▸ STATED PROBLEM: Extract, word for word, every line from the one containing "Continue the three.js" through the one containing "y) / 7.9 + 2.1))", with both end lines kept.

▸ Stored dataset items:
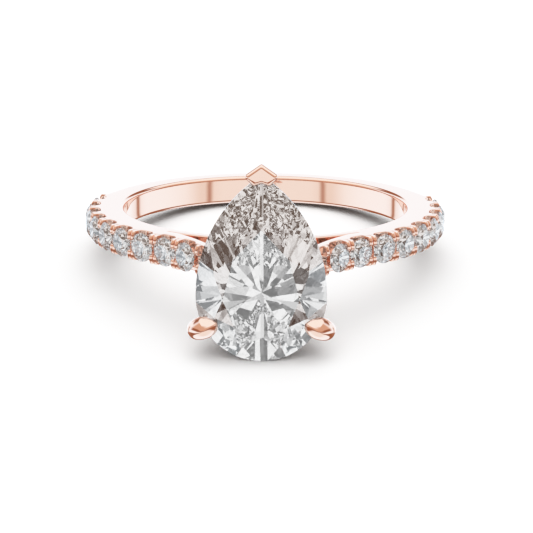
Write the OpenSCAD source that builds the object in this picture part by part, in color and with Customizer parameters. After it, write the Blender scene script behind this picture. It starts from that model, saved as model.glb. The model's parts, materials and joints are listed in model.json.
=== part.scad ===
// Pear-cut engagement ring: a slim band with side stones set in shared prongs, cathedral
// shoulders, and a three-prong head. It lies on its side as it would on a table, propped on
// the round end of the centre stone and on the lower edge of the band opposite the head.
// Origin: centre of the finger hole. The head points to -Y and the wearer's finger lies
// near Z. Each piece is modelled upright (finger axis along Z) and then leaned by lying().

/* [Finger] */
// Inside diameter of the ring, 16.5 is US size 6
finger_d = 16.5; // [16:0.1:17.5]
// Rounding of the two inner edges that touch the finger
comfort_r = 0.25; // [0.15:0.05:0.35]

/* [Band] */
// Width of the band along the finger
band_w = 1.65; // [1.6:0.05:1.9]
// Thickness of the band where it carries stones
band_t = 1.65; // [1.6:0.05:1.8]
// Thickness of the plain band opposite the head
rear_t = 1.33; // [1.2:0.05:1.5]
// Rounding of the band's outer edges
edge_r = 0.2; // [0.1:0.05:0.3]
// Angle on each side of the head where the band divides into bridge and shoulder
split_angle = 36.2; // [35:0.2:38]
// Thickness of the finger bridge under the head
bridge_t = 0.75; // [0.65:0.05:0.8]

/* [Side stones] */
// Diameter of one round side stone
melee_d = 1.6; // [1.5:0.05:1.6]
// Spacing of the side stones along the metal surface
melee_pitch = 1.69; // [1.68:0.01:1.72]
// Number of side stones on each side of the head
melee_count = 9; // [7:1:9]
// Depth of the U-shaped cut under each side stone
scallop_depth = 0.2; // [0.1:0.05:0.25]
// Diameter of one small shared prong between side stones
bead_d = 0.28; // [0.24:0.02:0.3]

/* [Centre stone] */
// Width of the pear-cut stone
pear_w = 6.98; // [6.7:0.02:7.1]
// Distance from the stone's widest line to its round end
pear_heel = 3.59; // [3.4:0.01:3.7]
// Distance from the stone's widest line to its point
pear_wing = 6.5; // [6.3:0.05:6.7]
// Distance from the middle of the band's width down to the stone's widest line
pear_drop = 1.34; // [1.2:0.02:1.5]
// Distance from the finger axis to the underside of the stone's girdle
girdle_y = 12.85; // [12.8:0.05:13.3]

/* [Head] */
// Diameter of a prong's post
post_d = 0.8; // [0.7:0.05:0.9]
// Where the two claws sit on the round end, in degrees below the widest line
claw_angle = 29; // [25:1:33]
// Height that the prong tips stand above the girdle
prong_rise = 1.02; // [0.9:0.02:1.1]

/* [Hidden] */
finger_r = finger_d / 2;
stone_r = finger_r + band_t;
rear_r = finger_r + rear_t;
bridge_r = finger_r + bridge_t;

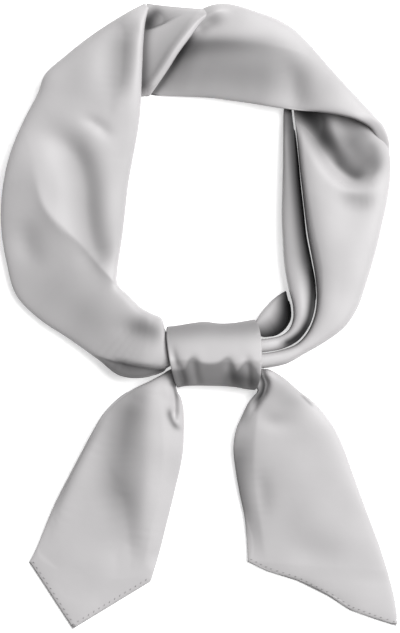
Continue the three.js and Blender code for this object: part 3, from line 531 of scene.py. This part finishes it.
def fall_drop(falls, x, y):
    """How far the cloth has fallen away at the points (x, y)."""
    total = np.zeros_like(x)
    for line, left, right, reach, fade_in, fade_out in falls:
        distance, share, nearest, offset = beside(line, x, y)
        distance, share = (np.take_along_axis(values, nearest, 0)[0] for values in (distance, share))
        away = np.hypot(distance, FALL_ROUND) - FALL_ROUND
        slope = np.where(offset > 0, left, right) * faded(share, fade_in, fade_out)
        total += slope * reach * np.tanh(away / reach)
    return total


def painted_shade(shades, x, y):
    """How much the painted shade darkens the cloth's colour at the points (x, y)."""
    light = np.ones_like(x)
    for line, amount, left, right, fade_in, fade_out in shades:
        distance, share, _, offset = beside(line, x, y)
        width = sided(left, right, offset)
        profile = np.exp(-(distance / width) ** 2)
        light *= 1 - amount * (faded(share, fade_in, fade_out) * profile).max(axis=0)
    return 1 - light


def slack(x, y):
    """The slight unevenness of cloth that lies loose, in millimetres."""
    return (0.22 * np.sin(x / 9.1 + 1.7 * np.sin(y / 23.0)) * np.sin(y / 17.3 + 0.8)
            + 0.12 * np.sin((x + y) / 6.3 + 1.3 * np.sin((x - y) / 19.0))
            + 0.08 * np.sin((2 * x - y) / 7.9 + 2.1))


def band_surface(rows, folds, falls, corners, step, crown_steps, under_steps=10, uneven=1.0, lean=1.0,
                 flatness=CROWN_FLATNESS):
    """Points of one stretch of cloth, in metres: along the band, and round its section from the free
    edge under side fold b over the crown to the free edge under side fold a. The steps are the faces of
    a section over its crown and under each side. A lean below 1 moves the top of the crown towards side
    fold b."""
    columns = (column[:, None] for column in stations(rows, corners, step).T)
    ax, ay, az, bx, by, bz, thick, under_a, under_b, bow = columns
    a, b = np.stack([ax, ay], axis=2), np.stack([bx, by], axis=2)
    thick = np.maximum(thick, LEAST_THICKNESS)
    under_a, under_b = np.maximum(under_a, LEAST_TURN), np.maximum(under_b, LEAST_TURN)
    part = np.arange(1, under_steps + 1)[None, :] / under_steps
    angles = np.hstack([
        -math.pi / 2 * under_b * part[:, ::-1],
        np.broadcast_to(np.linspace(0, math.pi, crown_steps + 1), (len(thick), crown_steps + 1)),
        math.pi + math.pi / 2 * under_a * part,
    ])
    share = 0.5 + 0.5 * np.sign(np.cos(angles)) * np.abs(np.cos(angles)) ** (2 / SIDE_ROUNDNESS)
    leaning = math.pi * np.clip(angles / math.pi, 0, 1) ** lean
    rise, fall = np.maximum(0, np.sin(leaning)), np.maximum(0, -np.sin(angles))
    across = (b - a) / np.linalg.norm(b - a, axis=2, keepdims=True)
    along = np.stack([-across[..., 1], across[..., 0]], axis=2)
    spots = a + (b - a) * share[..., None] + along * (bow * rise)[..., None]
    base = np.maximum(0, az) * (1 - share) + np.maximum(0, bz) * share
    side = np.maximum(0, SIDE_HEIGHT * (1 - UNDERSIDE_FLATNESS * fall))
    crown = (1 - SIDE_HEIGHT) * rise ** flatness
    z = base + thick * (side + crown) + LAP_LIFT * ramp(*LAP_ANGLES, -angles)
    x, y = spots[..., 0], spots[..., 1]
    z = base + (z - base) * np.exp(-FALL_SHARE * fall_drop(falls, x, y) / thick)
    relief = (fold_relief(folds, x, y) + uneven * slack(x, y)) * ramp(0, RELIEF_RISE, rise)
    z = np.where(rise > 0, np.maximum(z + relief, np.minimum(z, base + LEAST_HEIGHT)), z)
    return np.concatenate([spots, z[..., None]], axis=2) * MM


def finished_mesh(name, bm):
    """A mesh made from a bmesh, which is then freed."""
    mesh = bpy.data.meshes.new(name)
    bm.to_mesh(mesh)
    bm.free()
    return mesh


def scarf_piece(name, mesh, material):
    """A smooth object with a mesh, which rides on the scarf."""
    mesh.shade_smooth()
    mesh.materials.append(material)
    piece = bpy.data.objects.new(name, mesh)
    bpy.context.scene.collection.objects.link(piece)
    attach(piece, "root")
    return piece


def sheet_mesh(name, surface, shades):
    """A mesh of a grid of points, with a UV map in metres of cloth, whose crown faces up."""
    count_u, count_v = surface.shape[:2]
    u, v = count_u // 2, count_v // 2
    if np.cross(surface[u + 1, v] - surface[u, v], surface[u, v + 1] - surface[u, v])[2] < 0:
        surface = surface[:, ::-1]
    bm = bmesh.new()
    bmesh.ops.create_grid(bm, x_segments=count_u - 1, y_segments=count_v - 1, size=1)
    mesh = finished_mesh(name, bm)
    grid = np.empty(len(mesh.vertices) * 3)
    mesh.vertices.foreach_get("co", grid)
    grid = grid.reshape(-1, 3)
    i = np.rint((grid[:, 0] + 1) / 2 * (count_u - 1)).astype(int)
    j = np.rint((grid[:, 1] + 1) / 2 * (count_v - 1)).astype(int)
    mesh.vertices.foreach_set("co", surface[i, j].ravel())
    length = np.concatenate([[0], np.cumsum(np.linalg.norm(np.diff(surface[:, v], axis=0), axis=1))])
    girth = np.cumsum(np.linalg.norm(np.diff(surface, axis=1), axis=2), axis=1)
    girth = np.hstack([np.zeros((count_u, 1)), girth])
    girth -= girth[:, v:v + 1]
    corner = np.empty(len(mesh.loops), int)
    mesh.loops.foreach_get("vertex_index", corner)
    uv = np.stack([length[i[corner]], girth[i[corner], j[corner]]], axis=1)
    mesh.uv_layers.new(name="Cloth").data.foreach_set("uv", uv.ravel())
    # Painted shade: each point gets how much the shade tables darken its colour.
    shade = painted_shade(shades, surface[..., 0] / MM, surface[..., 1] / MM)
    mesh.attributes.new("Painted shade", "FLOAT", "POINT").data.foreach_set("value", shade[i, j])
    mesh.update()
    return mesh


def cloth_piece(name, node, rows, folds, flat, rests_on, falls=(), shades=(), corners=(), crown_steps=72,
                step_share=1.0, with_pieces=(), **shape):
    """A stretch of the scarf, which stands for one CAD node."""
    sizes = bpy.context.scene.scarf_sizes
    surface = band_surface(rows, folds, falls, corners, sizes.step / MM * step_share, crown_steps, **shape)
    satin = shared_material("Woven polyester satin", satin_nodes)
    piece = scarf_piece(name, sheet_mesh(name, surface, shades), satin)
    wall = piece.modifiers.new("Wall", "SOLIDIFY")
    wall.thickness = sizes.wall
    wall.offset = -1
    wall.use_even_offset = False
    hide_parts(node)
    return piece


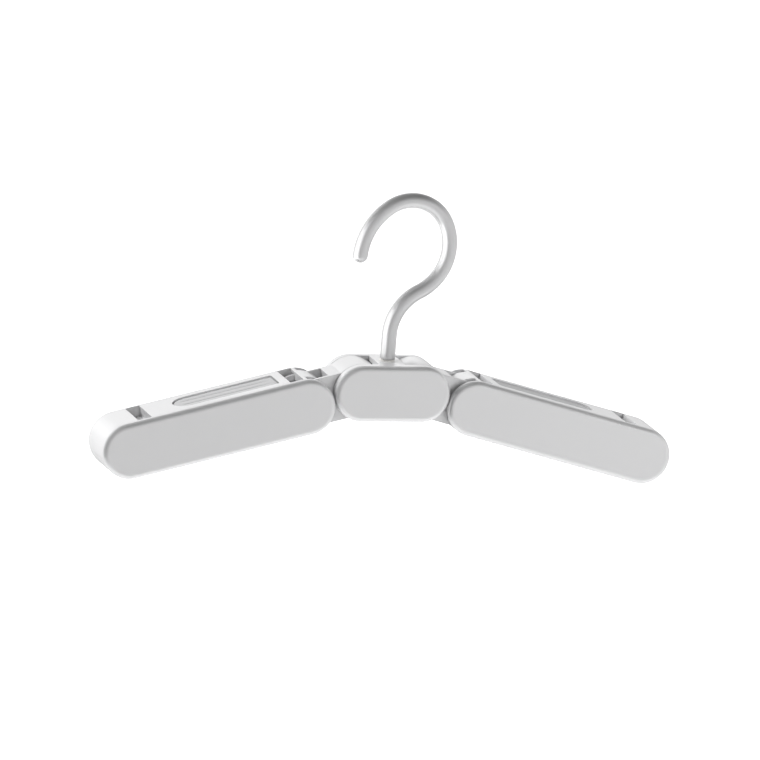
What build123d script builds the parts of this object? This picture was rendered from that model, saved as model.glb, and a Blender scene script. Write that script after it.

▸ SOLUTION:
Continue the three.js and Blender code for this object: part 3, from line 531 of scene.py. This part finishes it.
def fall_drop(falls, x, y):
    """How far the cloth has fallen away at the points (x, y)."""
    total = np.zeros_like(x)
    for line, left, right, reach, fade_in, fade_out in falls:
        distance, share, nearest, offset = beside(line, x, y)
        distance, share = (np.take_along_axis(values, nearest, 0)[0] for values in (distance, share))
        away = np.hypot(distance, FALL_ROUND) - FALL_ROUND
        slope = np.where(offset > 0, left, right) * faded(share, fade_in, fade_out)
        total += slope * reach * np.tanh(away / reach)
    return total


def painted_shade(shades, x, y):
    """How much the painted shade darkens the cloth's colour at the points (x, y)."""
    light = np.ones_like(x)
    for line, amount, left, right, fade_in, fade_out in shades:
        distance, share, _, offset = beside(line, x, y)
        width = sided(left, right, offset)
        profile = np.exp(-(distance / width) ** 2)
        light *= 1 - amount * (faded(share, fade_in, fade_out) * profile).max(axis=0)
    return 1 - light


def slack(x, y):
    """The slight unevenness of cloth that lies loose, in millimetres."""
    return (0.22 * np.sin(x / 9.1 + 1.7 * np.sin(y / 23.0)) * np.sin(y / 17.3 + 0.8)
            + 0.12 * np.sin((x + y) / 6.3 + 1.3 * np.sin((x - y) / 19.0))
            + 0.08 * np.sin((2 * x - y) / 7.9 + 2.1))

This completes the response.